▶ **Description of the task**
Among the lines of data below, reproduce only those from the one with "Recreate this object" through the one with "metres, +Z up.", exactly as they stand, both ends included.
■ ■ ■ ■ ■
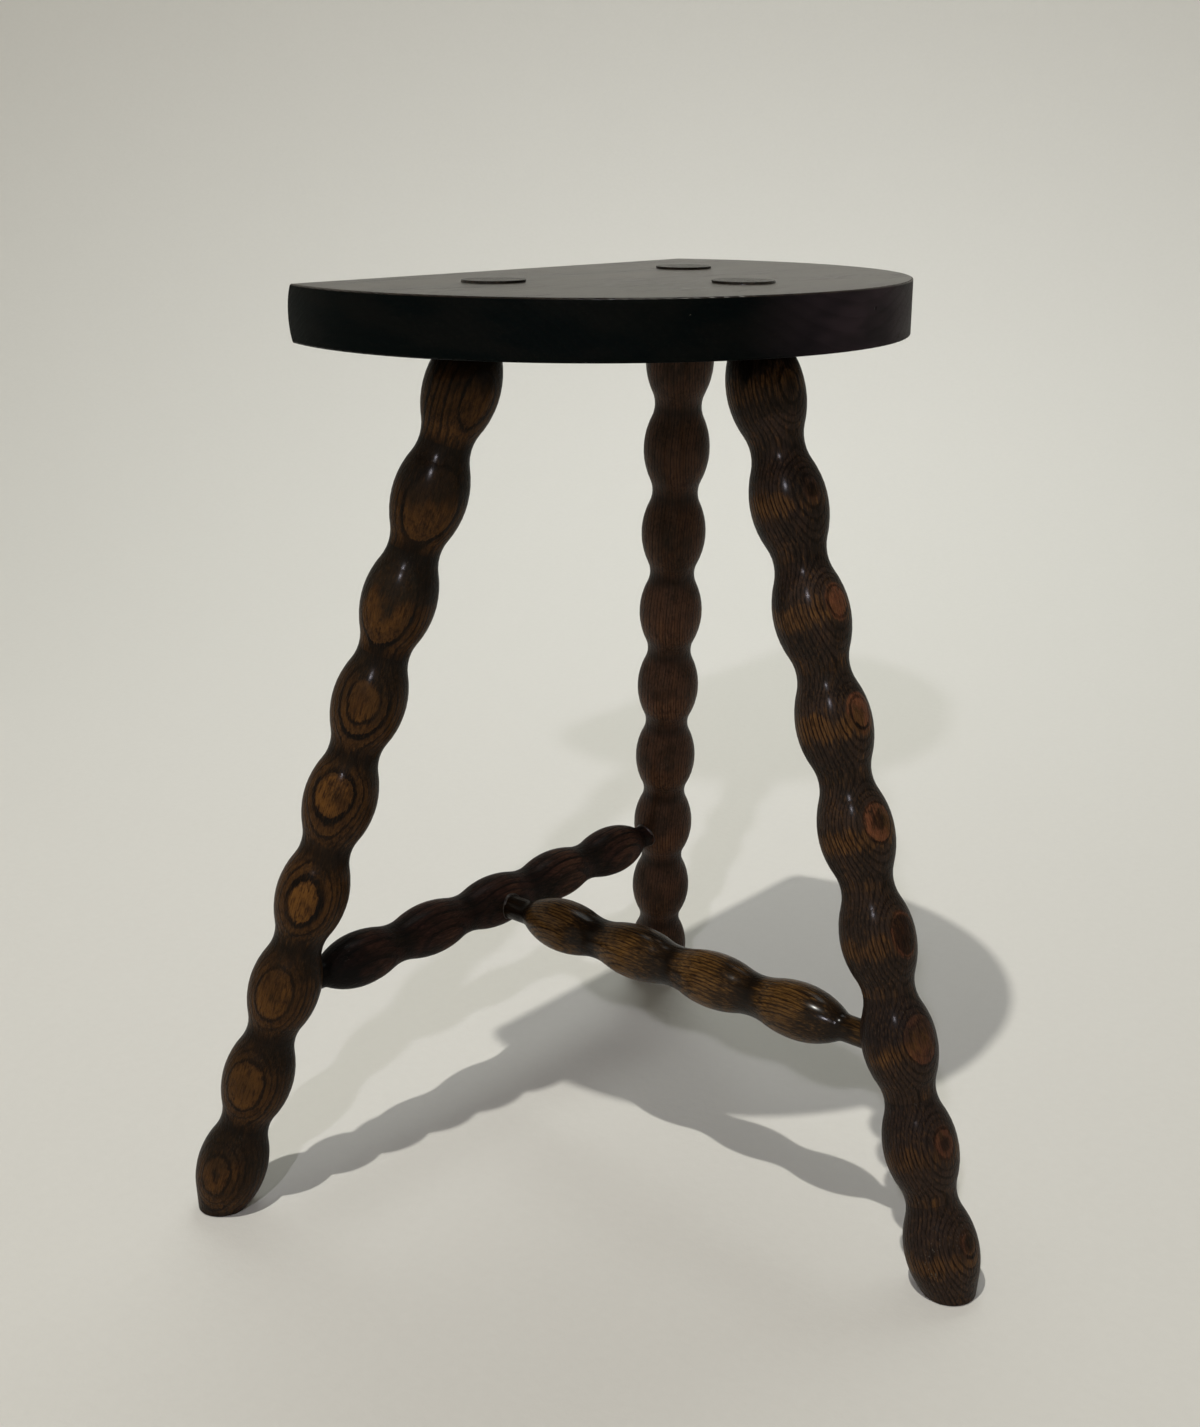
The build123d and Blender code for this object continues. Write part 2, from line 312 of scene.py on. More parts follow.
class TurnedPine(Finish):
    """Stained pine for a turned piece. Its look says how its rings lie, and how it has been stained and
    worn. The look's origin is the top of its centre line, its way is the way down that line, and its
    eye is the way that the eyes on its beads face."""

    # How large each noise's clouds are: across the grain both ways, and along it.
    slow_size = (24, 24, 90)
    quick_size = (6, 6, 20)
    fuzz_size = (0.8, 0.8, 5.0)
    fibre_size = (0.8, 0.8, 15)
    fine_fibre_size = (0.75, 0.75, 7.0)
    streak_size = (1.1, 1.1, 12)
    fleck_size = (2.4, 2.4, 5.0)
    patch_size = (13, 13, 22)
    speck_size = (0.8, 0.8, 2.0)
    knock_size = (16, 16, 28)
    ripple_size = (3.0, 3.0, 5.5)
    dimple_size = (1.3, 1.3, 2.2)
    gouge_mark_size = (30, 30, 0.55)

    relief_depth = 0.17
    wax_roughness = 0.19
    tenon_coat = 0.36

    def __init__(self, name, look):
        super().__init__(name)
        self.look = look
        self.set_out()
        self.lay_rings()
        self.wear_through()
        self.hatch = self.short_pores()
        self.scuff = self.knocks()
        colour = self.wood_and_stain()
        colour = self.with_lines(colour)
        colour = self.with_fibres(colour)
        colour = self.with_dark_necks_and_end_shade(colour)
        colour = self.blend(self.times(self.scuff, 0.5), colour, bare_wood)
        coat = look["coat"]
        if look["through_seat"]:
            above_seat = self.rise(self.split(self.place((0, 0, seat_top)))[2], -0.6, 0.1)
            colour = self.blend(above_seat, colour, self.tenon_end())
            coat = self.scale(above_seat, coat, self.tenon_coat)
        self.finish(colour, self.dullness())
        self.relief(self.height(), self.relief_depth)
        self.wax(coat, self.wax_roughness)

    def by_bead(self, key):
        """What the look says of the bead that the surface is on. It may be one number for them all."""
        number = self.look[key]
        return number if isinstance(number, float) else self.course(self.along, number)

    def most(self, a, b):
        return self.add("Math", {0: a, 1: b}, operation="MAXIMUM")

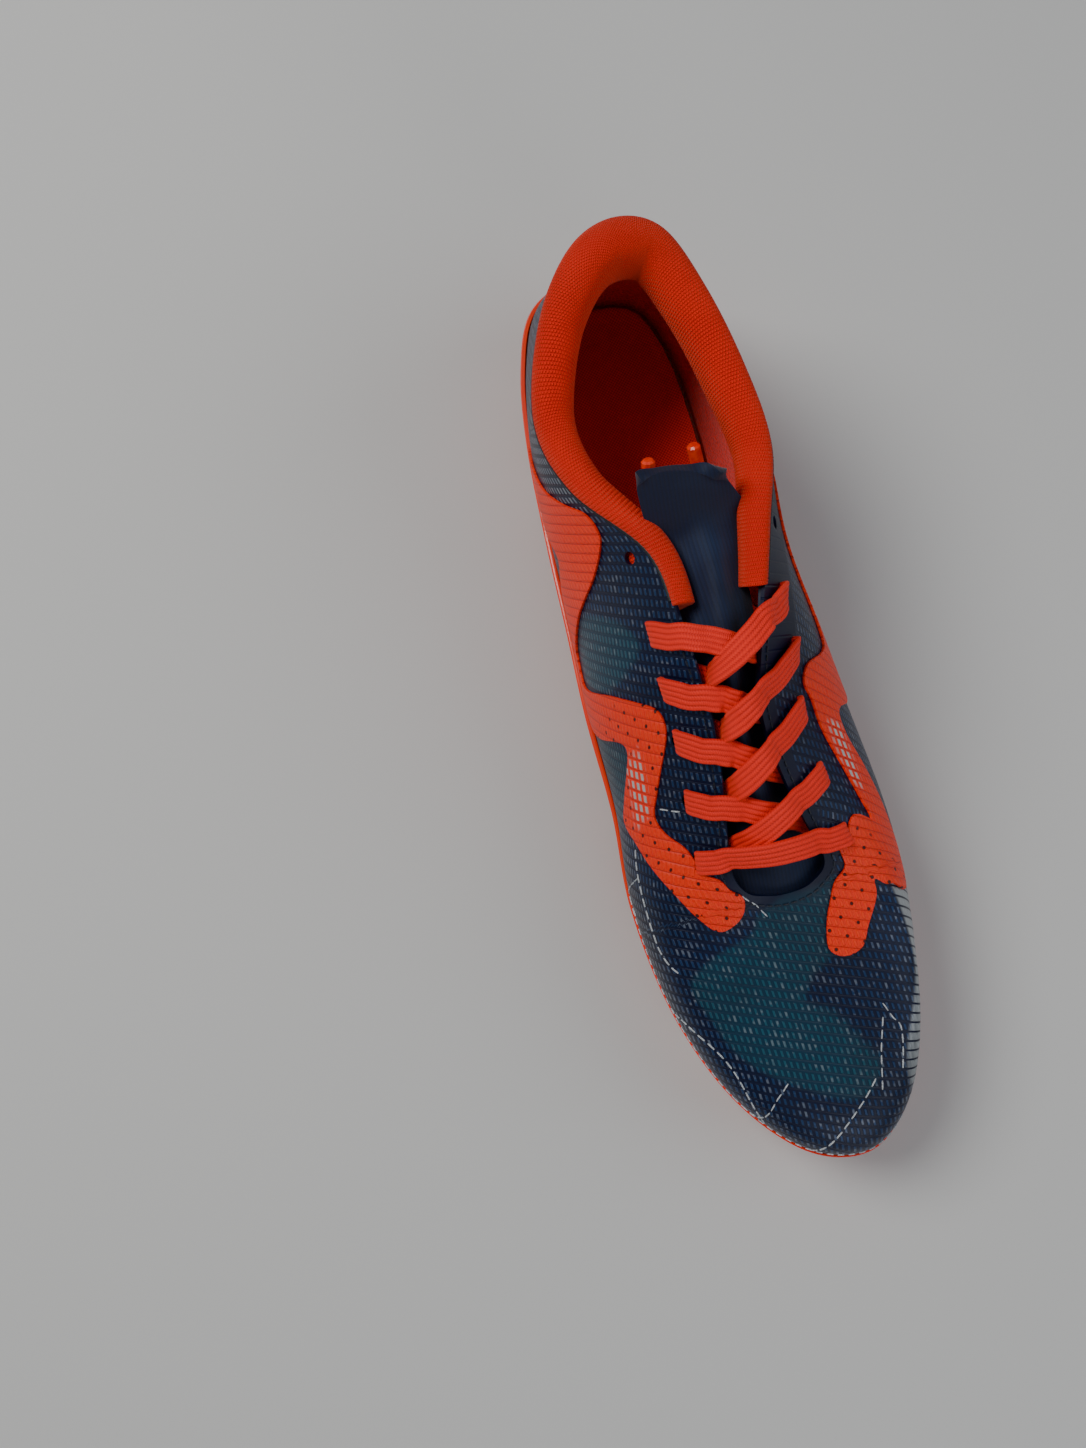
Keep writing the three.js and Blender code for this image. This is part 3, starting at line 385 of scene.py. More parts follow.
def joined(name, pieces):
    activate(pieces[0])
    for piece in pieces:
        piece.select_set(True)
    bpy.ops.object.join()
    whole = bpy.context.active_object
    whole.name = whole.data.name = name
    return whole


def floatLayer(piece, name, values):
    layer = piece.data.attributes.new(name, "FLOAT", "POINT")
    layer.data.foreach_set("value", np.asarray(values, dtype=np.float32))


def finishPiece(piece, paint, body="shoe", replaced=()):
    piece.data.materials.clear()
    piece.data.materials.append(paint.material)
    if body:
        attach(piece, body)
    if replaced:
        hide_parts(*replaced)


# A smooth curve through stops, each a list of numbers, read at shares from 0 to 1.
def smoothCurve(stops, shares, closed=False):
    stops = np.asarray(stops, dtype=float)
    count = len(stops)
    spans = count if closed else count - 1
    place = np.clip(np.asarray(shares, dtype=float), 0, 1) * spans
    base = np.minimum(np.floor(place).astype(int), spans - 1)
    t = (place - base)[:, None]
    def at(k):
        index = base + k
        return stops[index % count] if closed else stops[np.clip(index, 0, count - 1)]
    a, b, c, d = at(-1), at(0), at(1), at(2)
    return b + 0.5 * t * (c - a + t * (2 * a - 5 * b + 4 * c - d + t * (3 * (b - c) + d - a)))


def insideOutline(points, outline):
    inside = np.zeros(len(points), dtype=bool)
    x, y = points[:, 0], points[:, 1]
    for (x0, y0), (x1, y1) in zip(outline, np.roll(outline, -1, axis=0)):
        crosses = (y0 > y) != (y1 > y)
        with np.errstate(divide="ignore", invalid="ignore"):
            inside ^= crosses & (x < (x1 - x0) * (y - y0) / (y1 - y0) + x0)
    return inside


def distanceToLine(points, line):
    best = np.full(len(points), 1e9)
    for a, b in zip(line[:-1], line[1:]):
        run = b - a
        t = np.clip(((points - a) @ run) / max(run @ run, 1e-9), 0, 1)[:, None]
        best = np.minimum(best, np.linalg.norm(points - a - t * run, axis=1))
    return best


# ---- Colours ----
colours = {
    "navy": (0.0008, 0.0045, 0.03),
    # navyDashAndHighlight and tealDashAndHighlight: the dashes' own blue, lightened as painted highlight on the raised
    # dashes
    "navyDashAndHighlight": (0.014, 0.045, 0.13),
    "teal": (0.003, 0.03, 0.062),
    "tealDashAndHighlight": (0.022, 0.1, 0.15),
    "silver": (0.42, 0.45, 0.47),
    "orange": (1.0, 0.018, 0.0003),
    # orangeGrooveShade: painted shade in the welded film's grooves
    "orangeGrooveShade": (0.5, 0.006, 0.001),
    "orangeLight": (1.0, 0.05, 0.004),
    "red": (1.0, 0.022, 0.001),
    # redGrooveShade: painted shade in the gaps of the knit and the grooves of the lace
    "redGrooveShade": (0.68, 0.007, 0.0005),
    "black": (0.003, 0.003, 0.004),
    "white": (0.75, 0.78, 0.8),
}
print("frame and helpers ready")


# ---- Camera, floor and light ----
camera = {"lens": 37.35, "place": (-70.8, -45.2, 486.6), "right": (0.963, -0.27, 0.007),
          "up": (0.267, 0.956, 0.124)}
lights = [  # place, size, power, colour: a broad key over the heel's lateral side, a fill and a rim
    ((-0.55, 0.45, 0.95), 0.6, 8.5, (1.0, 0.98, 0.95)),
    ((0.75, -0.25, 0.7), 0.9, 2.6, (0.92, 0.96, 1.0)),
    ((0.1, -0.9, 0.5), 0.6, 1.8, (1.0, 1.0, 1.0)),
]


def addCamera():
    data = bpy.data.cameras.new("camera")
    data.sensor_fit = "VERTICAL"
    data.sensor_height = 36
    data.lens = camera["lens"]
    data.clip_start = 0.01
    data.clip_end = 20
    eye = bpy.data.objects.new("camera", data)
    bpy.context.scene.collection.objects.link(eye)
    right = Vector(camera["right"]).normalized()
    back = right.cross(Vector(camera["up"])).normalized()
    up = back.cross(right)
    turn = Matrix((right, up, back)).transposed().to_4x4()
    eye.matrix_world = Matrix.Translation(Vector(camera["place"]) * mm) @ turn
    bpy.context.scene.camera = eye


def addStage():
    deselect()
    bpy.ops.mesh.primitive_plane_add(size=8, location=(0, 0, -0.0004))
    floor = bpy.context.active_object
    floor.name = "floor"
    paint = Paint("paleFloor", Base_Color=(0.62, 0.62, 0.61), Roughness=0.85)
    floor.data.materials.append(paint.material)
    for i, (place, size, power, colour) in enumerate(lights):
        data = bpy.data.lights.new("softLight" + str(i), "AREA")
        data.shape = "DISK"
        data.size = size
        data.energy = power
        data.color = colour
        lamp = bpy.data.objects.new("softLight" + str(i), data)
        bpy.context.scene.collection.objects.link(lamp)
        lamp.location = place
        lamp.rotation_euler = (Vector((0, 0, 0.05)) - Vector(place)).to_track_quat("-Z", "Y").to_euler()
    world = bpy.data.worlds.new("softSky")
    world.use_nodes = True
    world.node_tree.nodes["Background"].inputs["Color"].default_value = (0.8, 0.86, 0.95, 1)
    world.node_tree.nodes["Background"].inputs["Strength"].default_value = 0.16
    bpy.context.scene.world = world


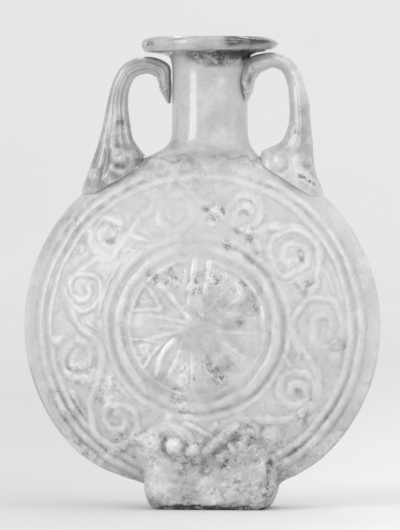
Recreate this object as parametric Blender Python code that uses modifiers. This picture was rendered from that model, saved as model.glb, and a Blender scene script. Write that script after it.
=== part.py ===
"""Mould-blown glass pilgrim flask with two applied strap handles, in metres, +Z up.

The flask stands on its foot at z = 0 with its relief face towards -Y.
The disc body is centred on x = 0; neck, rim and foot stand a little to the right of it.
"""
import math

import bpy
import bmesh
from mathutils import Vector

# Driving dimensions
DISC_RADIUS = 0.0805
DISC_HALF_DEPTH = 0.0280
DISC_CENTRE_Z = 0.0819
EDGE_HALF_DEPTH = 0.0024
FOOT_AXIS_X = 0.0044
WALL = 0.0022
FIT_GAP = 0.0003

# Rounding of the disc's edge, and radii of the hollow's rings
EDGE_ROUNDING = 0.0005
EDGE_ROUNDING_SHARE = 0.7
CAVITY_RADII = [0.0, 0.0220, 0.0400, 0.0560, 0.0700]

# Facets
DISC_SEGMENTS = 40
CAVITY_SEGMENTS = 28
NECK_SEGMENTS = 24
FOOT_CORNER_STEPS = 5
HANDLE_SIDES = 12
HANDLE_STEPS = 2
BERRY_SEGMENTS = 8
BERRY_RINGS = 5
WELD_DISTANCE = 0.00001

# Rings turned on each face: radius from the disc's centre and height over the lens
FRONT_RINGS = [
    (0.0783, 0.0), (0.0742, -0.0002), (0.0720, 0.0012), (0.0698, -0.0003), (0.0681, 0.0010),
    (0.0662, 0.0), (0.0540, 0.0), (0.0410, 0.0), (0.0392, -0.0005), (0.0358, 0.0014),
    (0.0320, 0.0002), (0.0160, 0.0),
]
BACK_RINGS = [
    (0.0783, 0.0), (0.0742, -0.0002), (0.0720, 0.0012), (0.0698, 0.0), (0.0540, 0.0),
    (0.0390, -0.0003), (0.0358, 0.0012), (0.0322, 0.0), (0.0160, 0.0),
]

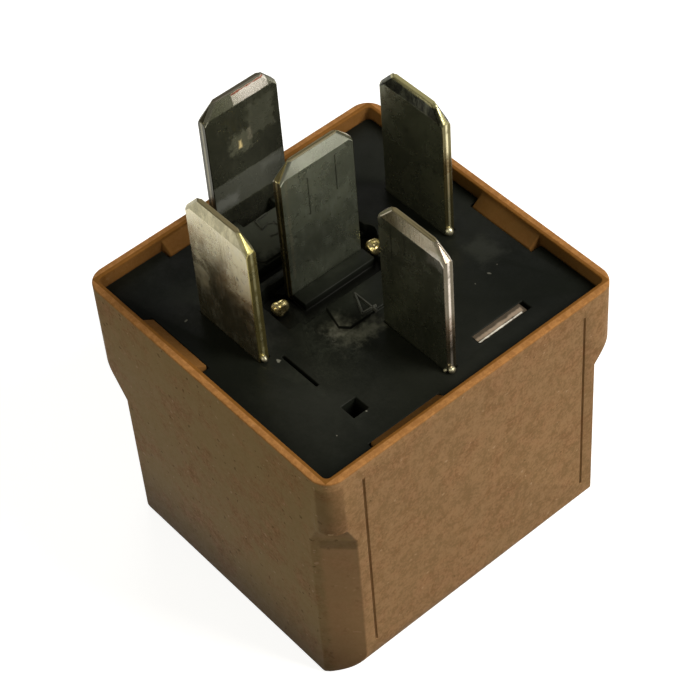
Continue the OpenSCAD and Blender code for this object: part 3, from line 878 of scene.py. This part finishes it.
■ ■ ■ ■ ■
▶ **Exercise response**
Recreate this object as parametric Blender Python code that uses modifiers. This picture was rendered from that model, saved as model.glb, and a Blender scene script. Write that script after it.
=== part.py ===
"""Mould-blown glass pilgrim flask with two applied strap handles, in metres, +Z up.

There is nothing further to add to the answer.